Matikan pelacakan lokasi saat mengambil foto sehingga mereka tidak mendapatkan geotag.
-
Lebih spesifik tentang bagaimana berbagi foto, lihat dulu filter privasi Anda dan audiens dari pos sebelum berbagi di media sosial.
-
Bagikan foto dan informasi dengan orang yang benar-benar Anda kenal dan percayai dan minta mereka untuk tidak membagikannya lebih lanjut.
-
Sebelum memposting apa pun, mundur selangkah dan pertimbangkan bagaimana apa yang Anda rencanakan untuk dibagikan mencerminkan anak Anda di masa depan.
-
Semua orang memahami perlunya merekam kenangan dan membagikannya kepada orang-orang yang dekat, tetapi Anda harus melakukannya dengan cara yang lebih aman dan bertanggung jawab.

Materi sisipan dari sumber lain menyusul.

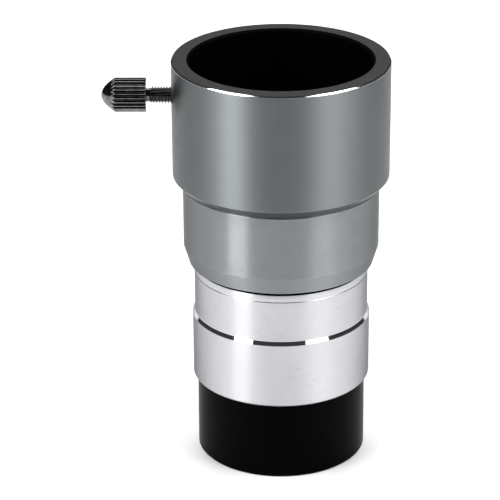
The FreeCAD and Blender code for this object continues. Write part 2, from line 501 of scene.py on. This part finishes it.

Semoga artikel ini dapat menjelaskan risiko yang terkait dengan terlalu banyak berbagi dan dampaknya pada masa depan anak-anak. Anak-anak cepat atau lambat akan bergabung dengan media sosial, Di sini orangtua dapat memberi teladan dengan memberi contoh benar. Dengan begitu, mereka akan memiliki fondasi yang stabil sebelum memulai percakapan dengan anak-anak tentang bahaya media sosial.